The EU’s environmental ambition blocked by the 1994 Energy Charter Treaty. 

In a statement issued by the Commission, the Institution stated that “the little-known Energy Charter Treaty (ECT) is threatening the climate ambition of the EU domestically and internationally.” The EU argues that the Treaty’s original mission of reuniting both sides of Europe became obsolete after Russia’s withdrawal in 2009. Therefore, while still protecting investors, it undermines the Institution’s mission. Another issue comes from the lack of information about the Treaty. EU citizens have supported the EU’s move towards a greener region, “but are unknowingly funding the life insurance that the ECT provides to fossil fuels investors.

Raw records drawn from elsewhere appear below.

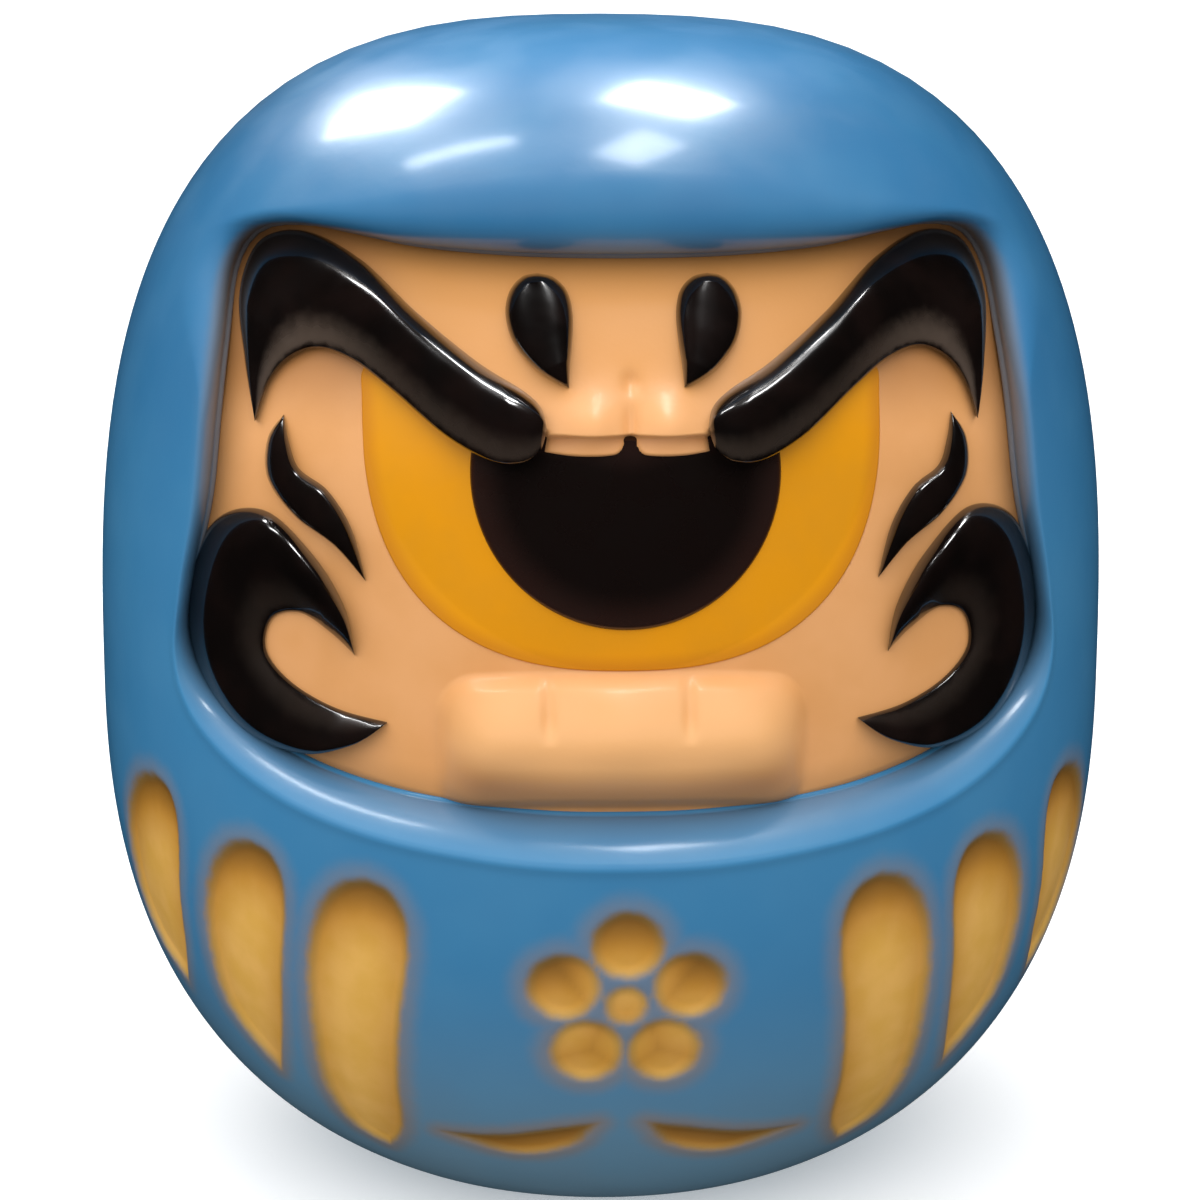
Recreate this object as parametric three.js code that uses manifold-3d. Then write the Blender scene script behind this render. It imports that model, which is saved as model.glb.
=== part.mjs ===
// A daruma doll: a hollow vinyl figure that stands on a small flat base.
// A hooded shell carries a face plate with glossy black inserts, and a weight sits on the base plug.
// Millimetres, +Z up, the face looks along -Y, the origin is the middle of the base.
import * as THREE from "three";
import Module from "manifold-3d";

const wasm = await Module();
wasm.setup();

// Body: a rounded egg, wider than deep, cut flat at the bottom.
const HEIGHT = 150;
const HALF_WIDTH = 66;
const DEPTH_RATIO = 0.97;
const WAIST_HEIGHT = 65;
const BELOW_BASE = 5;
const UPPER_POWER = 2.8;
const LOWER_POWER = 2.4;
const BASE_BLEND = 2;
const WALL = 2.5;

// Clearance that any two touching pieces keep.
const GAP = 0.3;

// Face opening in front view: right half, from the top middle down to the bottom middle.
const OPENING = [
  [0, 123.7], [12, 123.8], [24, 124.4], [32, 125.5], [38, 126], [43.2, 124.9], [46.2, 120.6], [47.3, 112],
  [48.2, 104], [49.3, 94], [51.4, 84], [52.2, 76.5], [50.2, 71], [45, 66.6], [37.6, 63.2], [28.6, 61],
  [19.5, 59.9], [9.5, 59.2], [0, 59.1],
];
const OPENING_TOP = 125;
const COLUMNS = 60;
const BODY_ROWS = 15;

// The opening's rolled edge: its width, how far it goes back, and how round it is. It is narrow at the
// sides, and turns into a broad roll under the hood and a bevel at the collar over these heights.
const LIP_SIDE = { width: 3.5, depth: 5.5, power: 1.6 };
const LIP_HOOD = { width: 12, depth: 9, power: 2 };
const LIP_COLLAR = { width: 4.6, depth: 6.5, power: 1.3 };
const HOOD_HEIGHTS = [105, 123];
const COLLAR_HEIGHTS = [62, 75];
const LIP_THICKNESS = 1.2;

// Eye: a yellow dome with a round pupil, both cut off by the nose and the brows above.
const EYE_CENTRE = 107;
const EYE_RADIUS = 30.5;
const EYE_POWER = 2.6;
const EYE_TOP = [[-30.4, 109], [-26.8, 106], [-20.8, 102.2], [-14.9, 99.7], [-7, 100.6], [0, 100.7]];
const PUPIL_CENTRE = 99.5;
const PUPIL_RADIUS = 18;
const PUPIL_THICKNESS = 1.6;
const PUPIL_CUT = 1.2;
const EYE_BULGE = 1.6;
const EYE_SEAT = 1.6;

// Face plate: how far the cheeks and the forehead lie behind the body's surface, and how much further
// they are under the hood and the forehead is at its sides.
const PLATE_RINGS = 15;
const PLATE_BACK_RINGS = 3;
const PLATE_THICKNESS = 3.2;
const PLATE_BACKING = 2;
const PLATE_FLANGE = 3;
const FLANGE_SHARES = [0.86, 0.95];
const CHEEK_SETBACK = 6.8;
const CHEEK_UNDER_HOOD = 3.6;
const CHEEK_LEVEL_TO = 98;
const NOSE_BOTTOM = 103;
const NOSE_SETBACK = 2;
const FOREHEAD_UNDER_HOOD = 8.4;
const FOREHEAD_AT_SIDES = 4;
const FOREHEAD_SIDES = [12, 42];

// The forehead's edge: its half width at a height, how fast it widens upwards, and how soft the edge is.
const WEDGE_HALF_WIDTH = 9;
const WEDGE_HEIGHT = 103.5;
const WEDGE_SLOPE = 1.55;
const WEDGE_LEAN = 0.55;
const WEDGE_SOFTNESS = 1.2;

const MOUTH_HALF_WIDTH = 21;
const MOUTH_LOW = 62;
const MOUTH_HIGH = 76;
const MOUTH_HEIGHT = 5;
const MOUTH_ROUNDING = [-1, 3];
const MOUTH_CREASES = [-9.1, 7.2];
const CREASE_HALF_WIDTH = 1.5;
const CREASE_SHARE = 0.2;
const CREASE_FOOT = [69, 72];

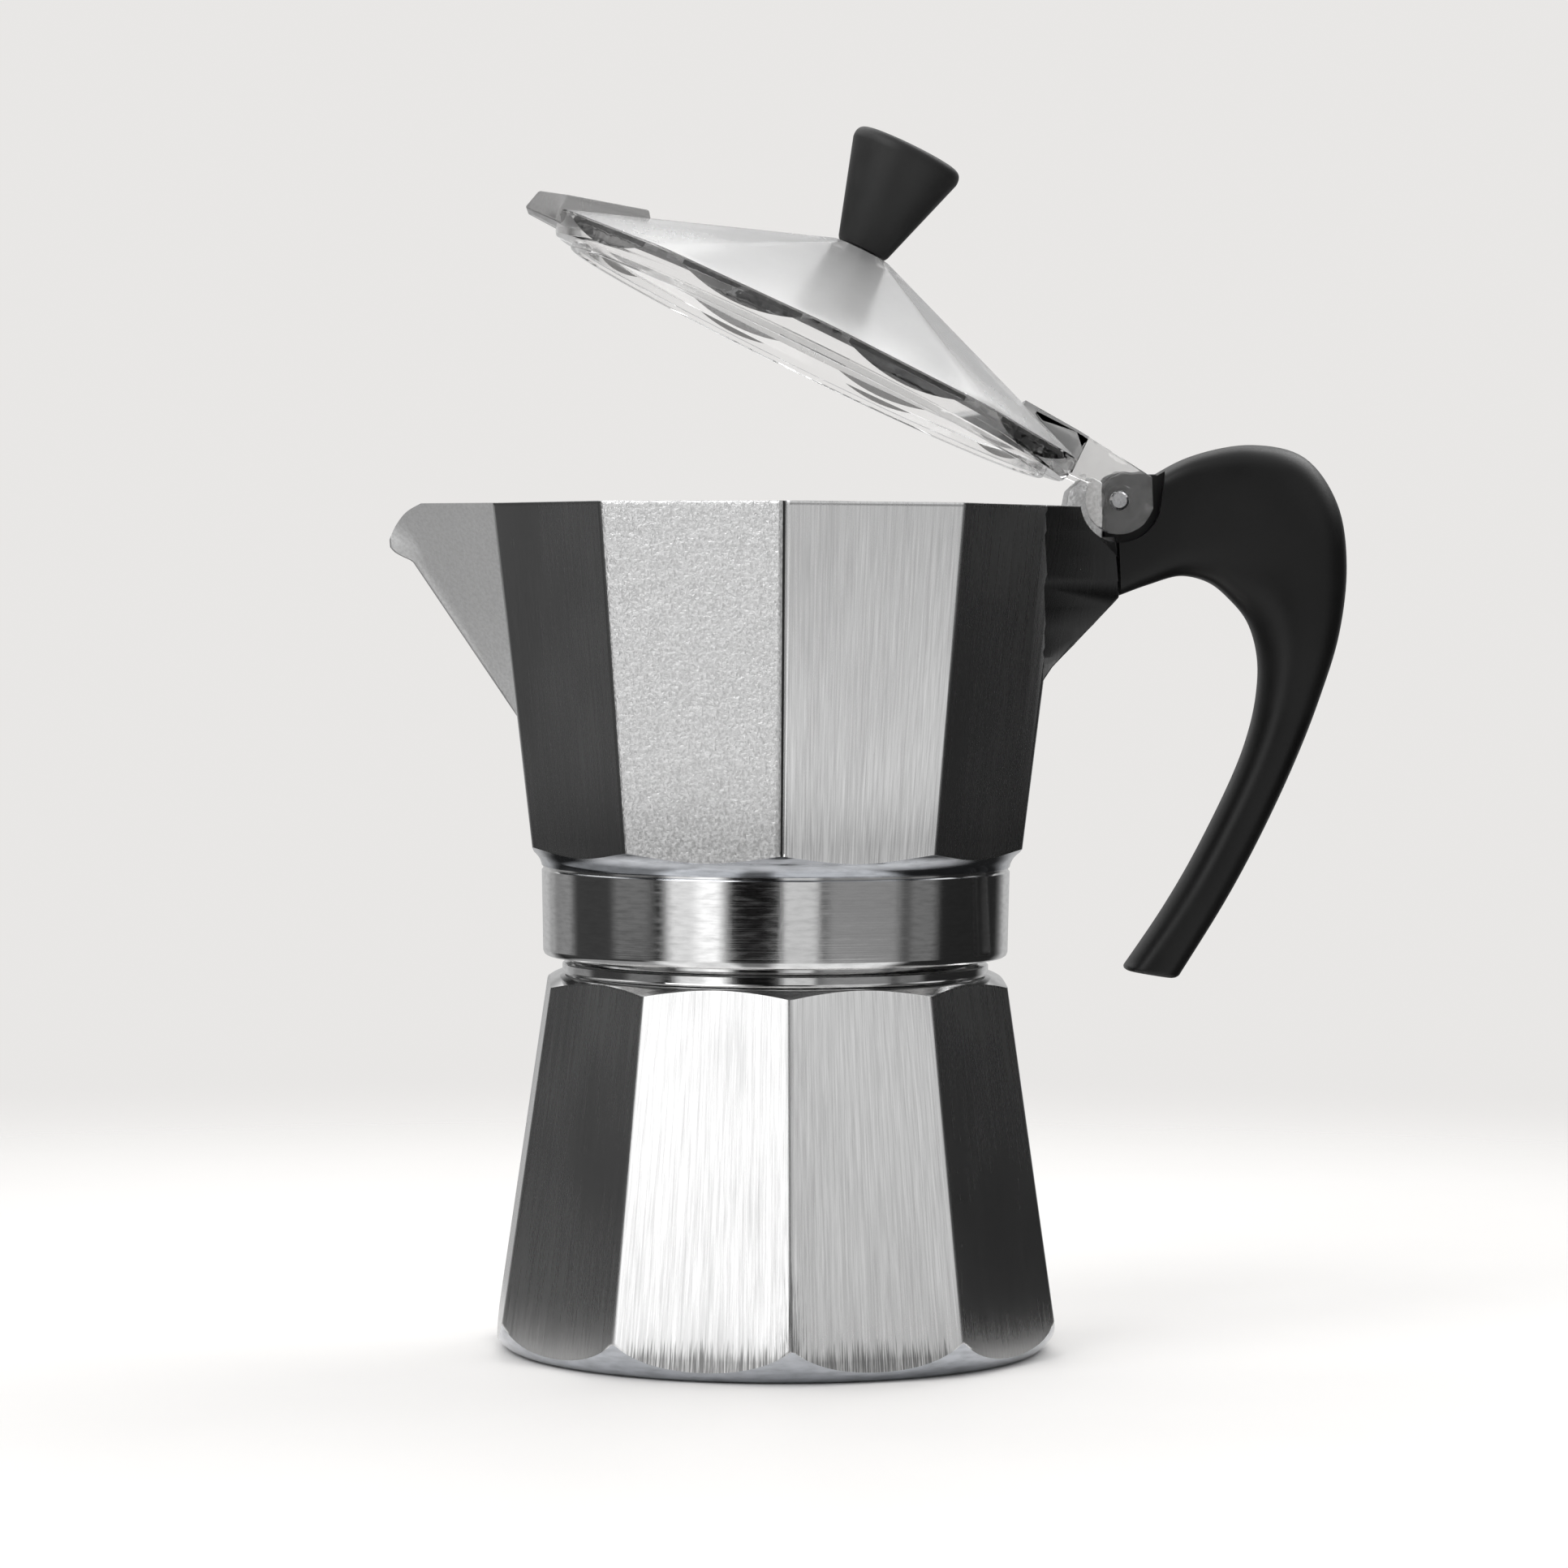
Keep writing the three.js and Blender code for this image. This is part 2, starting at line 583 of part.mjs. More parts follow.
function handle() {
  const cheeks = sideSlab([
    [52.3, 128], [52.3, 139.2], [53.2, 140.6], [54.7, 141.2], [60.6, 141.3], [66, 139], [66, 128],
  ], -CHEEK + 0.1, CHEEK - 0.1);
  const slotEnd = TONGUE_END + 0.4;
  const slot = join(
    sideSlab([[46, 124], [slotEnd, 126.2], [slotEnd, 133.8], [59, 135.6], [59, 138], [46, 142]], -SLOT, SLOT),
    crossBar(PIN_X, PIN_Z, 4.65, -SLOT, SLOT),
    sideSlab([[46, 136], [PIN_X, 136], [PIN_X, 150], [46, 150]], -SLOT, SLOT),
  );
  const pocketCut = join(earRoom(CHEEK, 20), earRoom(-20, -CHEEK));
  const body = cut(loft(hookSections()), pocketCut);
  const frontCut = sideSlab([[48, 115], [55.25, 115], [54.25, 131.2], [48, 131.2]], -20, 20);
  return cut(join(body, cheeks), slot, frontCut, crossBar(PIN_X, PIN_Z, PIN_HOLE, -20, 20));
}

function hingePin() {
  const end = EAR_OUTER - 0.2;
  const half = [[PIN_RADIUS, end - 0.3], [PIN_RADIUS - 0.3, end], [0, end]];
  const profile = [...half.map(([r, z]) => [r, -z]).reverse(), ...half];
  const geometry = latheGeometry(profile, SMALL_ROUND).rotateX(Math.PI / 2);
  return solid(geometry.translate(PIN_X, 0, PIN_Z));
}

// ---- Lid and knob, made closed ----

function lidArms() {
  const arc = new THREE.Shape();
  arc.moveTo(36, 141.7);
  arc.lineTo(43, 139.2);
  arc.lineTo(45.4, 137.2);
  arc.lineTo(PIN_X - EAR_RADIUS, PIN_Z + 0.4);
  arc.absarc(PIN_X, PIN_Z, EAR_RADIUS, Math.PI, 2 * Math.PI, false);
  arc.lineTo(PIN_X + EAR_RADIUS, PIN_Z + 1.2);
  arc.lineTo(PIN_X + 3.1, PIN_Z + 5.65);
  arc.lineTo(43.6, 144.2);
  arc.lineTo(36, 144.4);
  const plate = sideSlab([
    [34, 142.2], [43, 139.2], [PLATE_END, 137.6], [PLATE_END, 144], [43.6, 144.2], [34, 144.8],
  ], -EAR_OUTER, EAR_OUTER);
  return join(sideShape(arc, EAR_INNER, EAR_OUTER), sideShape(arc, -EAR_OUTER, -EAR_INNER), plate);
}

// The small hood over the spout.
function spoutCover() {
  const side = sideSlab([
    [-51.3, 137.6], [-50.4, 140.9], [-33.2, 145.6], [-32.2, 144.2], [-43.6, 138.4], [-44.6, 137.6],
  ], -20, 20);
  const plan = planSlab([[-51.6, 7], [-46, 11], [-30, 11]], 130, 150);
  return side.intersect(plan);
}

function lid() {
  const panels = tenSided([
    [0, LID_SEAT], [LID_CORNER, LID_SEAT], [LID_CORNER, LID_CREASE], [4.9, LID_TOP], [0, LID_TOP],
  ]);
  const skin = turned([[0, LID_SEAT], [45.3, LID_SEAT], [48.4, 141.3], [48.4, 160], [0, 160]]);
  const lip = ring(LIP_RADIUS - LIP_THICKNESS, LIP_RADIUS, LIP_BOTTOM, LID_SEAT + 1, ROUND);
  const underside = LID_TOP - LID_SHELL - 0.9;
  const bore = LIP_RADIUS - LIP_THICKNESS;
  const inside = turned([
    [0, 130], [bore, 130], [bore, LID_SEAT + 1], [bore + 2, LID_CREASE - 0.8], [7, underside], [0, underside],
  ], INNER_ROUND);
  const boss = join(
    disc(BOSS_RADIUS, BOSS_BOTTOM, LID_TOP - 1),
    ring(BOSS_RADIUS - 1.5, BOSS_RADIUS, SKIRT_BOTTOM, BOSS_BOTTOM + 0.5),
  );
  const bossBore = join(
    disc(1.9, BOSS_BOTTOM - 1, SPIGOT_BOTTOM, SMALL_ROUND),
    disc(SPIGOT_RADIUS + GAP, SPIGOT_BOTTOM - GAP, 160, SMALL_ROUND),
  );
  const pinHole = crossBar(PIN_X, PIN_Z, PIN_HOLE, -20, 20);
  const shell = cut(panels.intersect(skin), inside);
  return cut(join(shell, lip, boss, spoutCover(), lidArms()), bossBore, pinHole);
}

function knob() {
  const top = KNOB_BOTTOM + KNOB_HEIGHT;
  const body = turned([
    [0, SPIGOT_BOTTOM], [SPIGOT_RADIUS, SPIGOT_BOTTOM], [SPIGOT_RADIUS, KNOB_BOTTOM],
    [KNOB_NECK_RADIUS - 0.3, KNOB_BOTTOM], [KNOB_NECK_RADIUS, KNOB_BOTTOM + 0.5],
    ...curve([KNOB_TOP_RADIUS - 0.35, top - 2], [KNOB_TOP_RADIUS, top], [KNOB_TOP_RADIUS - 1.6, top], 4),
    [0, top + 0.2],
  ], INNER_ROUND);
  return cut(
    body,
    disc(SCREW_BORE, SPIGOT_BOTTOM - 1, INSERT_BOTTOM, SMALL_ROUND),
    disc(2.7, INSERT_BOTTOM - 0.15, INSERT_TOP + 0.15, SMALL_ROUND),
  );
}

function knobInsert() {
  return ring(1.65, 2.55, INSERT_BOTTOM, INSERT_TOP, SMALL_ROUND);
}

function knobWasher() {
  return ring(1.75, 4.4, BOSS_BOTTOM - 1 - GAP, BOSS_BOTTOM - GAP, SMALL_ROUND);
}

function knobScrew() {
  const headTop = BOSS_BOTTOM - 1 - 2 * GAP;
  const body = turned([
    [0, headTop - 2], [2.4, headTop - 2], [3.2, headTop - 1], [3.2, headTop],
    [1.45, headTop], [1.45, 158.6], [1, 159.2], [0, 159.2],
  ], SMALL_ROUND);
  const slots = [[2.2, 0.4], [0.4, 2.2]].map(([x, y]) =>
    planSlab([[-x, y], [x, y]], headTop - 3, headTop - 0.9),
  );
  return cut(body, ...slots);
}

// ---- Assembly ----

const valve = group(
  piece("valve_washer", valveWasher(), fibre),
  piece("valve_body", valveBody(), brass),
  piece("valve_plunger", valvePlunger(), steel),
  piece("valve_spring", valveSpring(), steel),
  piece("valve_cap", valveCap(), brass),
);
valve.applyMatrix4(valvePlace().matrix);

const boilerGroup = group(piece("boiler", boiler(), castAluminium), valve);
boilerGroup.rotation.z = BOILER_TURN;

const lidGroup = group(
  piece("lid", lid(), clearPlastic),
  piece("knob", knob(), blackNylon),
  piece("knob_insert", knobInsert(), brass),
  piece("knob_washer", knobWasher(), steel),
  piece("knob_screw", knobScrew(), steel),
);
lidGroup.position.set(-PIN_X, 0, -PIN_Z);
const hinge = group(lidGroup);
hinge.rotation.y = LID_OPEN;
hinge.position.set(PIN_X, 0, PIN_Z);

const basketSieve = sieve(BASKET_RADIUS - SHEET - GAP, BASKET_FLOOR + 0.7, BASKET_FLOOR + 1.5, 3, 7.4);
const topSieve = sieve(29, GASKET_TOP + GAP + 0.1, GASKET_TOP + 1, 3, 7);

export default group(
  boilerGroup,
  piece("funnel", funnel(), pressedAluminium),
  piece("funnel_stem", funnelStem(), pressedAluminium),
  piece("funnel_sieve", basketSieve, pressedAluminium),
  piece("gasket", gasket(), silicone),
  piece("filter_plate", topSieve, pressedAluminium),
  piece("upper_chamber", upperChamber(), castAluminium),
  piece("handle", handle(), blackNylon),
  piece("hinge_pin", hingePin(), steel),
  hinge,
);
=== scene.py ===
"""The looks of a stove-top moka pot: fine meshes and materials over the CAD frame, in a soft pale studio.

Points below are in millimetres, in the frame of the CAD: +Z up, the spout along -X and the handle along +X.
Angles round the pot are measured from -Y towards +X.
"""

import math

import bmesh
import bpy
from mathutils import Matrix, Quaternion, Vector


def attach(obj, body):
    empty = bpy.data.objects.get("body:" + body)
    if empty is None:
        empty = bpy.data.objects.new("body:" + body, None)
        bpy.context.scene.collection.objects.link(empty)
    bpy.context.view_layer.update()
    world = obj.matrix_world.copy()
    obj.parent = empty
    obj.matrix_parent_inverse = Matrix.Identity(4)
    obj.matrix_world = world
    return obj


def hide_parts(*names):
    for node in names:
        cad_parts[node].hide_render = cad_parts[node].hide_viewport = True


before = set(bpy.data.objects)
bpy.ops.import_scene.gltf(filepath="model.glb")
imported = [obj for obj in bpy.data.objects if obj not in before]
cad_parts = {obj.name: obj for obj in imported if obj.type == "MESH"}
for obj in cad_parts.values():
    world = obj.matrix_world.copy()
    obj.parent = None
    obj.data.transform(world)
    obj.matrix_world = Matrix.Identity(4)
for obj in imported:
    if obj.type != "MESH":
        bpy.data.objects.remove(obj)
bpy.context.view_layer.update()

MM = 0.001
SIDES = 10
SIDE = 2 * math.pi / SIDES
FLAT = math.cos(SIDE / 2)

# Heights and radii shared by several pieces
BOILER_TURN = math.radians(2.3)  # how far the boiler is turned against the upper chamber
BOILER_BASE_CORNER = 47.3
BOILER_TOP_CORNER = 38.2
SHOULDER_Z = 60.8
NECK_TOP = 73.6
COLLAR_BOTTOM = 63.5
COLLAR_TOP = 78.0
COLLAR_RADIUS = 37.8
FLOOR_Z = 82.5  # inside the upper chamber
RIM_Z = 136.0
RIM_CORNER = 47.85
CHAMBER_SLOPE = 0.1235  # how much the corner's radius grows with the height
THREAD_PITCH = 3
VALVE_Z = 36
VALVE_SIDE = 4.5  # of the ten sides, counted from -Y
PIN = Vector((54.5, 0, 137))
PIN_BORE = 1.6
EAR_ROOM = 6.75  # radius of the room that an ear turns in
EAR_INSIDE = 6  # where that room starts, from the middle
BRACKET_END = 54.8
BRACKET_HALF = 9
TONGUE_HALF = 2.4
SLOT_HALF = 2.75
BETWEEN_EARS = 5.9  # half width of the web and the cheeks that the lid's ears pass
AXIS = 0.02  # how near to the axis a profile comes, since a ring can't be a single point
FAR = 20  # past the side of anything that a cutter cuts
LID_OPEN = math.radians(25.6)


# ---- Meshes ----


def new_object(name, points, faces, finishes):
    """A mesh object from points in millimetres, with a material or None for each face."""
    mesh = bpy.data.meshes.new(name)
    mesh.from_pydata([Vector(p) * MM for p in points], [], faces)
    materials = [material for material in dict.fromkeys(finishes) if material]
    for material in materials:
        mesh.materials.append(material)
    if materials:
        mesh.polygons.foreach_set("material_index", [materials.index(material) for material in finishes])
    mesh.update()
    obj = bpy.data.objects.new(name, mesh)
    bpy.context.scene.collection.objects.link(obj)
    fix = bmesh.new()
    fix.from_mesh(mesh)
    bmesh.ops.recalc_face_normals(fix, faces=fix.faces)
    fix.to_mesh(mesh)
    fix.free()
    return obj


def loft(name, rings, finish=None, finish_at=None):
    """A closed solid through rings of points, capped at both ends.

    finish_at(ring, column) gives the material between a ring and the next, where it isn't the same all over.
    """
    count = len(rings[0])
    faces, spots = [], []
    for r in range(len(rings) - 1):
        for c in range(count):
            a, b = r * count + c, r * count + (c + 1) % count
            faces.append((a, b, b + count, a + count))
            spots.append((r, c))
    last = (len(rings) - 1) * count
    faces += [tuple(range(count)), tuple(range(last, last + count))]
    spots += [(0, 0), (len(rings) - 2, 0)]
    finishes = [finish_at(*spot) if finish_at else finish for spot in spots]
    return new_object(name, [p for ring in rings for p in ring], faces, finishes)


def extruded(name, outline, low, high, plane="xz", finish=None):
    """An outline in a plane, as thick as from low to high along the third axis."""
    put = {"xz": lambda p, t: (p[0], t, p[1]), "xy": lambda p, t: (p[0], p[1], t)}
    rings = [[put[plane](p, t) for p in outline] for t in (low, high)]
    return loft(name, rings, finish)


def mirrored(half):
    """A half outline, with its first coordinate along the middle line, closed by its mirror image."""
    return [*half, *[(x, -y) for x, y in reversed(half)]]


def bar(name, centre, radius, low, high, steps=64, finish=None):
    """A round bar along Y."""
    angles = [2 * math.pi * i / steps for i in range(steps)]
    ring = [(centre.x + radius * math.cos(a), centre.z + radius * math.sin(a)) for a in angles]
    return extruded(name, ring, low, high, finish=finish)


def turned(name, profile, steps=96, finish=None, finish_at=None):
    """A profile of (radius, height) pairs turned about the Z axis."""
    angles = [2 * math.pi * i / steps for i in range(steps)]
    rings = [[around(a, max(r, AXIS), z) for a in angles] for r, z in profile]
    return loft(name, rings, finish, finish_at)


def around(angle, radius, z):
    """A point at a height, round from -Y towards +X."""
    return (radius * math.sin(angle), -radius * math.cos(angle), z)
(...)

The EU illustrates the need to modernise the Treaty and the urgency of the situation with telling statistics. In November 2020, the EU agreed that 30% of its €1.8 trillion budget land recovery plan for 2021-2027 would be made available for the green transition. 

However, the Commission estimates that if fossil fuels are not phased-out from the ECT binding investment protection, traded fossil fuel-assets protected by the ECT would potentially reach at least €2.15 trillion by 2050. However, it is also estimated that the potential cost of “Investor-State-Dispute-Settlement” (ISDS) claims enacted through the ECT could reach at least €1.3 trillion by 2050 out of which 42% will be paid by EU taxpayers.

There is a need for a new balance between the protection of investments and investors, which represents the primary goal of the ECT today, and the minimisation of fossil fuels leading to greenhouse gas emissions

What can we expect?

Today, the protection of fossil fuels investments prevents the Member States from implementing the necessary legal framework to encourage an energy transition, a pivotal step to achieve the Paris Agreement and the European Green Deal’s targets. The cost needed to implement the European Green Deal is impossible to cover if the ECT remains as it is. Therefore, if the ECT was enacted with values that resonated with the EU and its members several decades ago, this has now changed. The modernization process, which would delete those lines in the ECT protecting fossil fuel investors, started in 2018 and is still ongoing without any deadlines to the negotiations. 

However, without a successful outcome to reform the ECT, a unilateral withdrawal of the EU and the Member States from an unreformed ECT would trigger the ‘sunset clause’, whereby the ECT would continue to apply to existing investments during 20 years. This could result in new investor-to-state disputes under the unreformed rules, including in existing investments in fossil fuels.  The alternative of a withdrawal presents an unlikely outcome at this moment.

The three rounds of negotiations, started in July 2020,  regarding a reforming of the ECT have been led by the European Commission. The European Parliament has submitted questions regarding the negotiations’ deadline, which remains to be determined, and the possibility of considering a withdrawal before November 2021. The EU is bound to submit its enhanced determined contribution to the Paris Agreement on that date, toward which the Commission was unfavourable.  The European Court of Justice has been asked to opine on the compatibility of Energy Charter Treaty’s investor-State arbitration provisions with EU law.

It is in the EU’s institutions’ and citizens’ best interest to work towards reforming the Treaty so that it once again resonates with its values and moves forward towards a Greener region.